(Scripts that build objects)
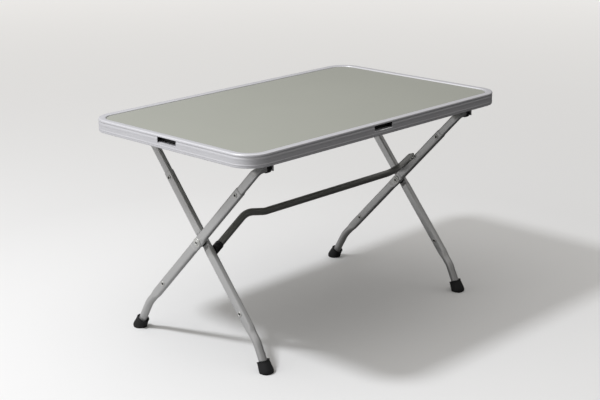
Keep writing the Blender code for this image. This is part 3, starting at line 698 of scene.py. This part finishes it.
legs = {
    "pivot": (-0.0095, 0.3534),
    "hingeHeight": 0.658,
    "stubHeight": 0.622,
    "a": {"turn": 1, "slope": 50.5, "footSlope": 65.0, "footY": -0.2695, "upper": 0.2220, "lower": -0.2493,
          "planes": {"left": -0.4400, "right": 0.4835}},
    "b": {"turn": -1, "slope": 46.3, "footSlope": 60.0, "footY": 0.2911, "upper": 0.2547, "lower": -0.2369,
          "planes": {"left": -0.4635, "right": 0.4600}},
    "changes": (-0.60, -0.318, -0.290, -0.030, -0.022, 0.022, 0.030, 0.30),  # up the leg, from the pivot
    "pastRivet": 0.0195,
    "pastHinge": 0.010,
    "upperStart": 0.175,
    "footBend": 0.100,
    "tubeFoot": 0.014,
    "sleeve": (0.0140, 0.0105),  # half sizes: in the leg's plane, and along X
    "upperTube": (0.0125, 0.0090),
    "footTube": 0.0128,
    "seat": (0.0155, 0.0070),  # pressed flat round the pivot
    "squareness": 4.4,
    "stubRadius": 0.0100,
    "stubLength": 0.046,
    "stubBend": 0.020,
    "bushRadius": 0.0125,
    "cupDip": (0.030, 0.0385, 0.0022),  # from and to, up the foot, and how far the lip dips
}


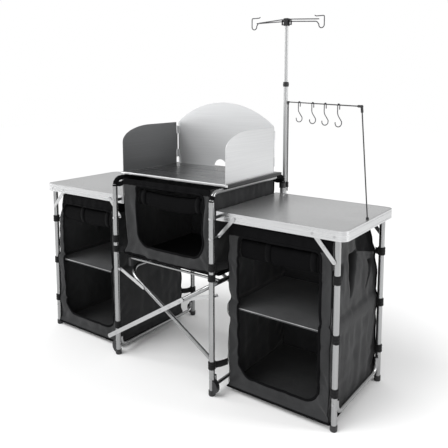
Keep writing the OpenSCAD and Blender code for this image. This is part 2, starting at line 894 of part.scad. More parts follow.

**Required work**
Copy every line of the records word for word.

**Answer to the task**
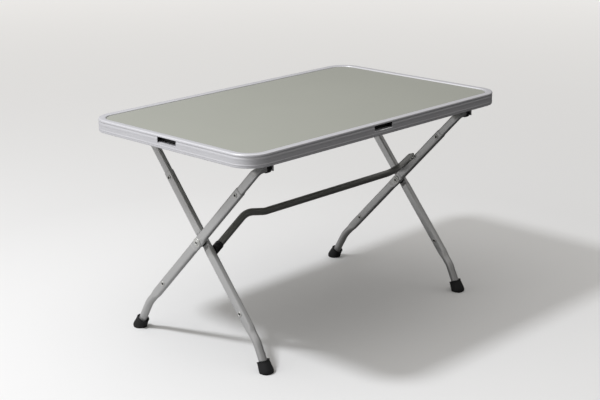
Keep writing the Blender code for this image. This is part 3, starting at line 698 of scene.py. This part finishes it.
legs = {
    "pivot": (-0.0095, 0.3534),
    "hingeHeight": 0.658,
    "stubHeight": 0.622,
    "a": {"turn": 1, "slope": 50.5, "footSlope": 65.0, "footY": -0.2695, "upper": 0.2220, "lower": -0.2493,
          "planes": {"left": -0.4400, "right": 0.4835}},
    "b": {"turn": -1, "slope": 46.3, "footSlope": 60.0, "footY": 0.2911, "upper": 0.2547, "lower": -0.2369,
          "planes": {"left": -0.4635, "right": 0.4600}},
    "changes": (-0.60, -0.318, -0.290, -0.030, -0.022, 0.022, 0.030, 0.30),  # up the leg, from the pivot
    "pastRivet": 0.0195,
    "pastHinge": 0.010,
    "upperStart": 0.175,
    "footBend": 0.100,
    "tubeFoot": 0.014,
    "sleeve": (0.0140, 0.0105),  # half sizes: in the leg's plane, and along X
    "upperTube": (0.0125, 0.0090),
    "footTube": 0.0128,
    "seat": (0.0155, 0.0070),  # pressed flat round the pivot
    "squareness": 4.4,
    "stubRadius": 0.0100,
    "stubLength": 0.046,
    "stubBend": 0.020,
    "bushRadius": 0.0125,
    "cupDip": (0.030, 0.0385, 0.0022),  # from and to, up the foot, and how far the lip dips
}


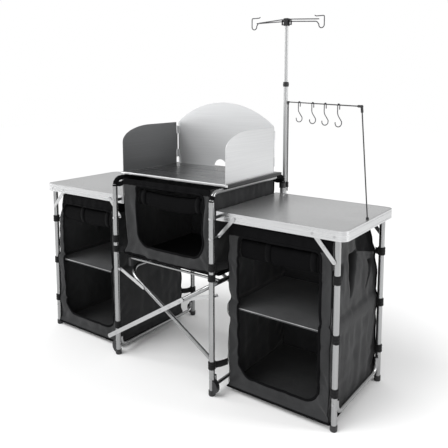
Keep writing the OpenSCAD and Blender code for this image. This is part 2, starting at line 894 of part.scad. More parts follow.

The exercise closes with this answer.